Here’s how most IT and operations teams are approaching it:
- Device management and security: Meta’s XR Business tools include enterprise admin controls, remote reset, and usage monitoring, all essentials for shared environments.
- Comfort and safety: Experimenting with lighter designs and controller-free navigation means easier sanitation and less fatigue for group training.
- Procurement roadmap: Pilot with Quest 3 now, test ASUS and Lenovo Horizon OS devices in 2026, and prepare budget cycles for the Meta Quest 4 launch date in 2027.
As always, it’s still worth keeping track of the market. Not just what Meta is doing with its smart glasses and Reality Labs research, but what countless companies are experimenting with for the future of immersive collaboration.
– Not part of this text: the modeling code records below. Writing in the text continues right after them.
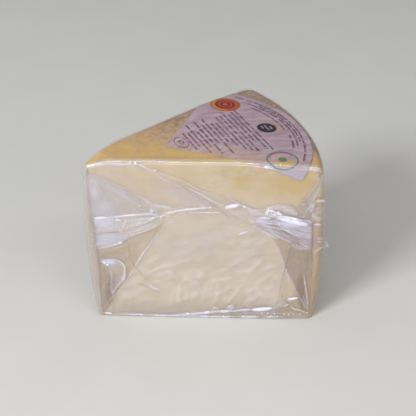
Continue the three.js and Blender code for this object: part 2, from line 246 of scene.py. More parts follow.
def wedgeShell(size, lift):
    # rows climb from the middle of the base, round the foot, up the wall, over the edge and on to
    # the middle of the upper rind; every row has the same number of points
    s = np.linspace(0.0, perimeter, size["around"], endpoint=False)
    at, out, heel = outlineAt(s)
    edge, foot = edgeRadius(heel), wedge["footRadius"]
    turn = np.linspace(0.0, quarterTurn, size["edgeRows"])[:, None]
    wall = np.linspace(0.0, 1.0, size["wallRows"] + 2)[1:-1, None]
    wallTop = wedge["height"] - edge
    h = np.concatenate([
        np.broadcast_to(foot - foot * turn[::-1], (len(turn), len(s))),
        foot + (wallTop - foot) * wall,
        wallTop + edge * turn,
    ])
    points, normals = sidePoint(s[None, :], h, lift)
    middle = at.mean(0)
    top = ringsTowards(middle, points[-1, :, :2], 0.0, 1.0, size["topRings"])
    topZ = wedge["height"] - rindDrop(top) + lift
    top = np.concatenate([top, topZ[..., None]], -1)
    base = ringsTowards(middle, points[0, :, :2], 1.0, 0.0, size["baseRings"])
    base = np.concatenate([base, np.full(base.shape[:2], -lift)[..., None]], -1)
    points = np.concatenate([base, points, top])
    up = np.array([0.0, 0.0, 1.0])
    normals = np.concatenate([np.zeros_like(base) - up, normals, np.zeros_like(top) + up])
    poles = np.array([[*middle, -lift], [*middle, wedge["height"] + lift]])
    poles[1, 2] -= rindDrop(middle)
    return points, normals, poles


def gridFaces(rows, columns, around=False, first=0):
    # a quad for each cell of a grid of points; around joins each row's last point to its first
    across = columns if around else columns - 1
    r, c = np.meshgrid(np.arange(rows - 1), np.arange(across), indexing="ij")
    right = (c + 1) % columns
    low, high = r * columns, (r + 1) * columns
    return np.stack([low + c, low + right, high + right, high + c], -1).reshape(-1, 4) + first


def addPiece(name, points, faces, material, values=None):
    # points are in the wheel's frame, in millimetres; values are one number for each point
    place = np.asarray(points, float).reshape(-1, 3)
    place = place + np.array([*wedge["wheelCentre"], 0.0])
    mesh = bpy.data.meshes.new(name)
    mesh.from_pydata(place * millimetre, [], faces if isinstance(faces, list) else faces.tolist())
    for key, column in (values or {}).items():
        layer = mesh.attributes.new(key, "FLOAT", "POINT")
        layer.data.foreach_set("value", np.asarray(column, np.float32).ravel())
    mesh.validate()
    mesh.polygons.foreach_set("use_smooth", np.ones(len(mesh.polygons), bool))
    mesh.materials.append(material)
    piece = bpy.data.objects.new(name, mesh)
    bpy.context.scene.collection.objects.link(piece)
    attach(piece, "root")
    return piece


def shellFaces(points, poles):
    # quads between the rows, and a fan of triangles to the pole at each end
    rows, columns = points.shape[:2]
    quads = gridFaces(rows, columns, around=True)
    c = np.arange(columns)
    low, high = rows * columns, rows * columns + 1
    bottom = np.stack([np.full(columns, low), (c + 1) % columns, c], -1)
    last = (rows - 1) * columns
    top = np.stack([np.full(columns, high), last + c, last + (c + 1) % columns], -1)
    flat = np.concatenate([points.reshape(-1, 3), poles])
    return flat, [*quads.tolist(), *bottom.tolist(), *top.tolist()]


def addWall(piece, thickness):
    # gives an open sheet its thickness on the inner side, with closed rims
    wall = piece.modifiers.new("wall", "SOLIDIFY")
    wall.thickness = thickness * millimetre
    wall.offset = -1.0
    wall.use_rim = True
    return piece


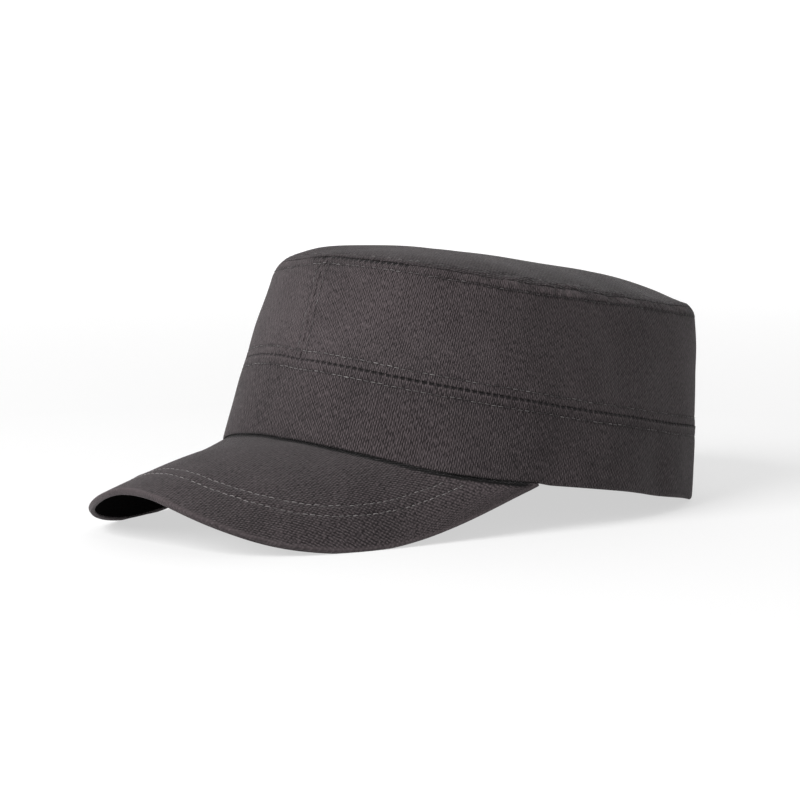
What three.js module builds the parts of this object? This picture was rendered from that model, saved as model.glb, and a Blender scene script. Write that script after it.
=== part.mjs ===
import * as THREE from 'three';

// A patrol cap standing on a surface, in millimetres.
// The front looks along -Y, the wearer's left is +X and up is +Z.
// The head part is worked out level, on its own rim, and then leaned back until it rests
// on the low points of the peak and on the back of the band.

// The head part, measured outside the cloth.
const BAND_LENGTH = 200;
const BAND_WIDTH = 166.4;
const TOP_LENGTH = 188.2;
const TOP_WIDTH = 135.6;
const TOP_SETBACK = 7.1;
const OVAL_POWER = 2.33;
const EGG_SHAPE = 0.03;
const BULGE_DEPTH = 0.9;

// Heights above the rim's level.
const CROWN_HEIGHT = 77;
const BAND_HEIGHT = 27;
const RIM_LIFT = 4.5;
const SHOULDER_RADIUS = 11.2;
const SHOULDER_TURN = 62;
const DOME_RISE = 9.5;
const DOME_POWER = 3.46;

// Cloth and seams.
const WALL_CLOTH = 2;
const TOP_CLOTH = 1.6;
const PEAK_CLOTH = 1.2;
const PIECE_GAP = 0.3;
const SEAM_DIP = 0.5;
const SEAM_WIDTH = 4;

// The peak: how far it reaches in front, how far round the head it goes, the length of
// the curve's pull at its ends and its middle, and how steeply it drops there.
const PEAK_REACH = 72.1;
const PEAK_HALF_ANGLE = 70.3;
const PEAK_END_PULL = 57.1;
const PEAK_FRONT_PULL = 68;
const PEAK_END_TURN = 12.7;
const PEAK_DROP_FRONT = 16.1;
const PEAK_DROP_END = 61.2;
const PEAK_DROP_POWER = 1.175;
const PEAK_CROWNING = 2.3;
const PEAK_ROOT_LENGTH = 7;
const PEAK_UNDER_INSET = 0.7;

// How deep the cloth's dents and folds go, and how far the resting hem is pressed flat.
const FOLD_DEPTH = 1.6;
const HEM_PRESS = 0.3;

// The wall's lines round the head, from the front (0) to the back (180).
// rim is a share of RIM_LIFT, seam of BAND_HEIGHT and edge of CROWN_HEIGHT.
// shoulder is a share of SHOULDER_RADIUS, and joint is how far round that rounded edge
// the seam of the top panel lies.
const WALL_LINES = [
  { angle: 0, rim: 1, seam: 1.319, edge: 1.022, shoulder: 1, joint: 0.57 },
  { angle: 15, rim: 0.69, seam: 1.274, edge: 1.019, shoulder: 0.99, joint: 0.54 },
  { angle: 30, rim: 0.2, seam: 1.204, edge: 1.014, shoulder: 0.955, joint: 0.5 },
  { angle: 45, rim: -0.35, seam: 1.137, edge: 1.006, shoulder: 0.91, joint: 0.46 },
  { angle: 60, rim: -0.53, seam: 1.085, edge: 0.997, shoulder: 0.85, joint: 0.41 },
  { angle: 75, rim: -0.44, seam: 1.033, edge: 0.99, shoulder: 0.78, joint: 0.4 },
  { angle: 90, rim: -0.44, seam: 0.993, edge: 0.986, shoulder: 0.72, joint: 0.45 },
  { angle: 105, rim: -0.62, seam: 0.967, edge: 0.985, shoulder: 0.66, joint: 0.47 },
  { angle: 120, rim: -0.72, seam: 0.959, edge: 0.987, shoulder: 0.62, joint: 0.44 },
  { angle: 135, rim: -0.89, seam: 0.963, edge: 0.992, shoulder: 0.59, joint: 0.44 },
  { angle: 150, rim: -0.55, seam: 0.974, edge: 0.997, shoulder: 0.57, joint: 0.45 },
  { angle: 165, rim: -0.25, seam: 0.985, edge: 1.001, shoulder: 0.565, joint: 0.45 },
  { angle: 180, rim: -0.14, seam: 0.989, edge: 1.003, shoulder: 0.56, joint: 0.45 },
];

// Dents (depth above 0) and soft ridges (below 0) of the wall, as shares of FOLD_DEPTH.
// angle and wide are degrees round the head, height and tall are shares of CROWN_HEIGHT,
// and lean is how many degrees the fold shifts over the whole height.
const WALL_FOLDS = [
  { angle: 38, wide: 11, height: 0.16, tall: 0.11, lean: -40, depth: 0.7 },
  { angle: 50, wide: 9, height: 0.66, tall: 0.12, lean: 30, depth: -0.5 },
  { angle: 74, wide: 5, height: 0.1, tall: 0.22, lean: 8, depth: 0.8 },
  { angle: 88, wide: 7, height: 0.12, tall: 0.2, lean: 0, depth: -0.4 },
  { angle: 93, wide: 15, height: 0.64, tall: 0.18, lean: 10, depth: 0.95 },
  { angle: 103, wide: 5, height: 0.1, tall: 0.2, lean: -6, depth: 0.7 },
  { angle: 122, wide: 6, height: 0.16, tall: 0.22, lean: 0, depth: 0.45 },
  { angle: 150, wide: 14, height: 0.6, tall: 0.2, lean: 0, depth: 0.5 },
  { angle: -20, wide: 10, height: 0.66, tall: 0.16, lean: 20, depth: 0.35 },
  { angle: -62, wide: 12, height: 0.6, tall: 0.17, lean: -15, depth: 0.8 },
  { angle: -80, wide: 6, height: 0.12, tall: 0.2, lean: 5, depth: 0.7 },
  { angle: -112, wide: 16, height: 0.62, tall: 0.18, lean: 0, depth: 0.8 },
  { angle: -140, wide: 8, height: 0.14, tall: 0.2, lean: 0, depth: 0.4 },
];

// Dents of the top panel: out is the share of the way from its middle to its edge.
const TOP_FOLDS = [
  { angle: 116, wide: 12, out: 0.86, long: 0.16, depth: 1 },
  { angle: 60, wide: 30, out: 0.62, long: 0.25, depth: 0.4 },
  { angle: -95, wide: 24, out: 0.7, long: 0.24, depth: 0.7 },
  { angle: 175, wide: 26, out: 0.74, long: 0.2, depth: 0.6 },
];

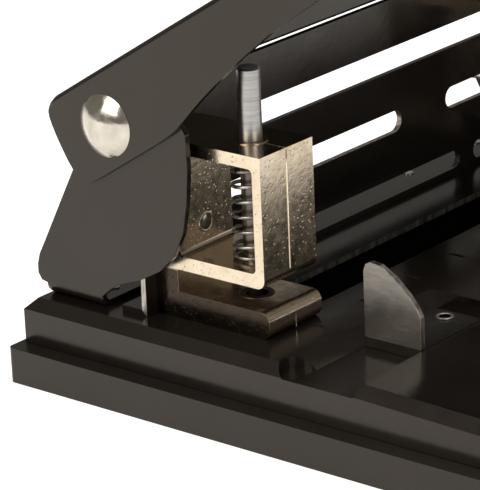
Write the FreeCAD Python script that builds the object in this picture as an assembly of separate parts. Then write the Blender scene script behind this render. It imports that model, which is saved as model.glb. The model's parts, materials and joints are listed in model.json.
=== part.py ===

This isn’t about racing toward a release. It’s about being ready when the next wave of headsets makes the jump from interesting to indispensable.
Looking Forward to the Meta Quest 4
The Meta Quest 4 might still be months away, but the company’s research teams are already playing with ideas that make even this headset feel temporary.
Inside Meta’s labs, prototypes like Holocake, Butterscotch, and Starburst are testing what happens when optics catch up with imagination. We’re talking near-true brightness, retina-level clarity, and color depth that could finally make flat displays feel primitive. It’s early, sure, but it shows how fast “mixed reality” is evolving into “normal reality.”
Elsewhere, Meta’s work on Hypernova specs and AI-driven smart glasses hints at a future where computing lives quietly at the edge of your vision. Those devices will feed data into the same Horizon OS backbone as the Quest line, meaning every step forward in wearables makes the headset ecosystem smarter too.
Meta isn’t the only one chasing the future of XR. Samsung, Apple, and Qualcomm are all investing heavily in new optics and energy-efficient chips that could shape what comes next for AR.
When people look back, the Meta Quest 4 might not stand out as a single product launch, but as the moment the industry crossed a line. When extended reality started feeling like part of everyday work instead of a niche experiment.